On Thursday, two days after Pelosi began a formal impeachment inquiry, Trump appeared to be letting the story overwhelm everything else. While Joseph Maguire, the acting director of National Intelligence, defended the rights of the whistleblower while testifying in front of the House Intelligence Committee, Trump was comparing him to a spy.
“You know what we used to do in the old days when we were smart with spies and treason, right?” Trump told a stunned group of staffers from the United States Mission to the United Nations on Thursday and their family members. “We used to handle it a little differently than we do now.”
For now, the White House is planning to allow Trump to run his own show. It hopes the president’s ability to use the internet to amplify a message means Trump won’t need the same kind of structure that helped the White House respond to a slow-moving impeachment inquiry in the 1990s. And with sympathetic Fox News hosts, as well as conservative news outlets like Breitbart amplifying attacks on Democrats and support for Trump, the White House today has what is essentially an independent rapid response team working that they don’t even need to direct or bankroll.

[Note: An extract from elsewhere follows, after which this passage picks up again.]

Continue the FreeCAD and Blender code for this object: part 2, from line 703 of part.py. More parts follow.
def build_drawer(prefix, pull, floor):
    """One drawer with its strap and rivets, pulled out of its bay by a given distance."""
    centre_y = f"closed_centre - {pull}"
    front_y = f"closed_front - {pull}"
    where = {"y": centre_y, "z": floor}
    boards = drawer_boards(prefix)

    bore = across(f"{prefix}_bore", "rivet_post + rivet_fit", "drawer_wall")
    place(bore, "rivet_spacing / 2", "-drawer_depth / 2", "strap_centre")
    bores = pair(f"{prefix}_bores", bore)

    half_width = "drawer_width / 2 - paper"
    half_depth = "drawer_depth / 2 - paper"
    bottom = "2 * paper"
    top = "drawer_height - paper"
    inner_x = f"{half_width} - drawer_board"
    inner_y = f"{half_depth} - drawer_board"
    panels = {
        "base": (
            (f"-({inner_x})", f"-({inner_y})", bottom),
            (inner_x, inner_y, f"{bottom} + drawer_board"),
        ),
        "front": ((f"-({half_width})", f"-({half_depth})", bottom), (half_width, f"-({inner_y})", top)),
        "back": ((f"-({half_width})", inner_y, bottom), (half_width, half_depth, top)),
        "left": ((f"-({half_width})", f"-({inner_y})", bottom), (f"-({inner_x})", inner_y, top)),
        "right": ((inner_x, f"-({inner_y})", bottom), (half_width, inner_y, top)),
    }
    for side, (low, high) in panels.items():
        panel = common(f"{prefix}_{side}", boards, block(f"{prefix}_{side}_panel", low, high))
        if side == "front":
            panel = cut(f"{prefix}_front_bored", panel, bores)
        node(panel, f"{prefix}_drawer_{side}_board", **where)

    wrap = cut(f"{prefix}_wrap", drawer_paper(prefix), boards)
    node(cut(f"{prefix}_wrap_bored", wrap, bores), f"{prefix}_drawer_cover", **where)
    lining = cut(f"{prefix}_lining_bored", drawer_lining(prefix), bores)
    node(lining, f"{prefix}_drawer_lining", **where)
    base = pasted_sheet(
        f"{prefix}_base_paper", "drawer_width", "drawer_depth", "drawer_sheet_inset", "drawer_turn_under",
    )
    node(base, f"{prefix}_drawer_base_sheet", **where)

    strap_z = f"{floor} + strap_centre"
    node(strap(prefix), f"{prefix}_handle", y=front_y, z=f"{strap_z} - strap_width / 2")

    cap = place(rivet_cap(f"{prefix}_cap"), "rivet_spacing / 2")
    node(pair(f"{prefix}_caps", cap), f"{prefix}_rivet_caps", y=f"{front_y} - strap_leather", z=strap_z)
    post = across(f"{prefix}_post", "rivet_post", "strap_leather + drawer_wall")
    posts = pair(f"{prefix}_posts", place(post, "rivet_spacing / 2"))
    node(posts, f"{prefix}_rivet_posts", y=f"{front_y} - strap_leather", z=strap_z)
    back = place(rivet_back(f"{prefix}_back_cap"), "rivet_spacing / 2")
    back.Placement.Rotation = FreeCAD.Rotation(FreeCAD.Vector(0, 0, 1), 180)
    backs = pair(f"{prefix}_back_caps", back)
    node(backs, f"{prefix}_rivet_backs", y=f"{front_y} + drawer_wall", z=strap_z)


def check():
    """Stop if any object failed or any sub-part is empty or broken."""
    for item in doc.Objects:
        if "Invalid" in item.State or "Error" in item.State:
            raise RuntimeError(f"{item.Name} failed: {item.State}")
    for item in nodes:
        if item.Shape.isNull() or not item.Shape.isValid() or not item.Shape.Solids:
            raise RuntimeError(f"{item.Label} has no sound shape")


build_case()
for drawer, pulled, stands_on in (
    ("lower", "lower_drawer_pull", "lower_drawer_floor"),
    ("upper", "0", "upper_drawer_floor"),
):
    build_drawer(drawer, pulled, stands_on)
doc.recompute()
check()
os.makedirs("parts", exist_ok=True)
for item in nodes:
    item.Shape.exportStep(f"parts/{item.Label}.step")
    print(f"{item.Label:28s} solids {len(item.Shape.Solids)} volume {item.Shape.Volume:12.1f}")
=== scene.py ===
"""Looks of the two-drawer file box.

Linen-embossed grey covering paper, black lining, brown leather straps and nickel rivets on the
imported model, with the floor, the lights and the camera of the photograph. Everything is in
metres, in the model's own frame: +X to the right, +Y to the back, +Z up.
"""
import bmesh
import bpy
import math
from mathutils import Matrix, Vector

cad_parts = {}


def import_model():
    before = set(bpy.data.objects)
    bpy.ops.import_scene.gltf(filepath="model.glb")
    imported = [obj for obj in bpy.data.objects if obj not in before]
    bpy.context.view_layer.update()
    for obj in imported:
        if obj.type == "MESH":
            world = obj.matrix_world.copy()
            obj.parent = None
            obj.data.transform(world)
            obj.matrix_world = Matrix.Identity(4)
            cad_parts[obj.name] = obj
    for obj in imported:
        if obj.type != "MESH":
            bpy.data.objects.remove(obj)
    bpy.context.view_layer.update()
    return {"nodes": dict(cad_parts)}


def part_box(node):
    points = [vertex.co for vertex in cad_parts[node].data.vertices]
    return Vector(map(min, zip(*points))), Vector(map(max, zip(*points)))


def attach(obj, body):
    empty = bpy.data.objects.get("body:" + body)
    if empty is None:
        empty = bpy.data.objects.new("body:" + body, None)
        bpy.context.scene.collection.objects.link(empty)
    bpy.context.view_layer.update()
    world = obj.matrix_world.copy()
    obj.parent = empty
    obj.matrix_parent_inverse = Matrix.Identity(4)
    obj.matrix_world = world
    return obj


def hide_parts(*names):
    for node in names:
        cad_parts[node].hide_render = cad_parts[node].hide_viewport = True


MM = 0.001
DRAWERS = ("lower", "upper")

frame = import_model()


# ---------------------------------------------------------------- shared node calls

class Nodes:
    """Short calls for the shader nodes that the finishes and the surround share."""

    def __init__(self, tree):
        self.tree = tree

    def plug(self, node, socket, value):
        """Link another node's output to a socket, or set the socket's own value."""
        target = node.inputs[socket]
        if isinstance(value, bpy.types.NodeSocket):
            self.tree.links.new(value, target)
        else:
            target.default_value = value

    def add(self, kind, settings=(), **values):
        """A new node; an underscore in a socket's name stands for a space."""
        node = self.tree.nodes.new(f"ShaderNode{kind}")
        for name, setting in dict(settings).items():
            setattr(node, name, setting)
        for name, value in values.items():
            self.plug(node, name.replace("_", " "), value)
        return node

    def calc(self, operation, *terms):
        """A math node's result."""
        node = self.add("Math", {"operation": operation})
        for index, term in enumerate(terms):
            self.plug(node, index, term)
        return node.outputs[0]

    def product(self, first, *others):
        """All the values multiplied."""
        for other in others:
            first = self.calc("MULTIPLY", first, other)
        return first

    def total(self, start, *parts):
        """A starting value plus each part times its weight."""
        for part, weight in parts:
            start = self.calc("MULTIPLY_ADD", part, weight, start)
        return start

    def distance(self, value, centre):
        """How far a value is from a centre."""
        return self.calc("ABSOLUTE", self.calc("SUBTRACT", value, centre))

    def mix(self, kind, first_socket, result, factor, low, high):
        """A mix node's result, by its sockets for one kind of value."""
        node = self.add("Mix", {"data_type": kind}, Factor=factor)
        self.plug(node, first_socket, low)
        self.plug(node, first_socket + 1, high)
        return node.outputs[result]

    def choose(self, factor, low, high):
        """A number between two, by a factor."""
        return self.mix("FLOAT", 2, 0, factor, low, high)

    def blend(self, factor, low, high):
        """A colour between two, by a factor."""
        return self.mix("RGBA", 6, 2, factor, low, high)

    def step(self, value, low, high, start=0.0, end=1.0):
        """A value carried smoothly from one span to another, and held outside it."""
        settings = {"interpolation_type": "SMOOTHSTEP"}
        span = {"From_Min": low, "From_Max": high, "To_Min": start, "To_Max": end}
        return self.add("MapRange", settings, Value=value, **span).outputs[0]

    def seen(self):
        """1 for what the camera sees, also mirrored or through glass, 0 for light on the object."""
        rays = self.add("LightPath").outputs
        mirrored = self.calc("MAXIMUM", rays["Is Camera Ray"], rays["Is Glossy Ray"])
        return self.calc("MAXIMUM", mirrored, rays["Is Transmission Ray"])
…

Mulvaney briefly floated the idea of bringing in Corey Lewandowski, Trump’s former campaign manager who has been mulling a run for Senate in his home state of New Hampshire, to help lead some of the White House’s anti-impeachment messaging from the outside, according to two people familiar with what took place. But others close to Trump said that Lewandowski’s combative turn as a witness before the House Judiciary Committee recently could complicate that kind of role, and the idea was quickly sidelined.
West Wing officials said they viewed the Democrats as the ones fighting from a weak position. “Nancy Pelosi in a matter of moments washed away careful, deliberative restraint,” Conway said. “For months, she said it had to be bipartisan and accepted by the public. Neither is true.”
Inside the West Wing, aides who have been numbed since the release of the Access Hollywood tape by normally career-ending scandals that did not stop Trump’s climb are shrugging off the latest scandal. That view is shared by Trump loyalists in the administration.
“It’s silly to bring an impeachment proceeding based on an anonymous whistleblower who is not directly involved and whose complaint no one had seen,” Commerce Secretary Wilbur Ross said in an interview scheduled to air Friday on Fox Business Network, after the complaint had been made public. “What I think is really disgraceful is that anonymous whistleblowers are given total credibility.”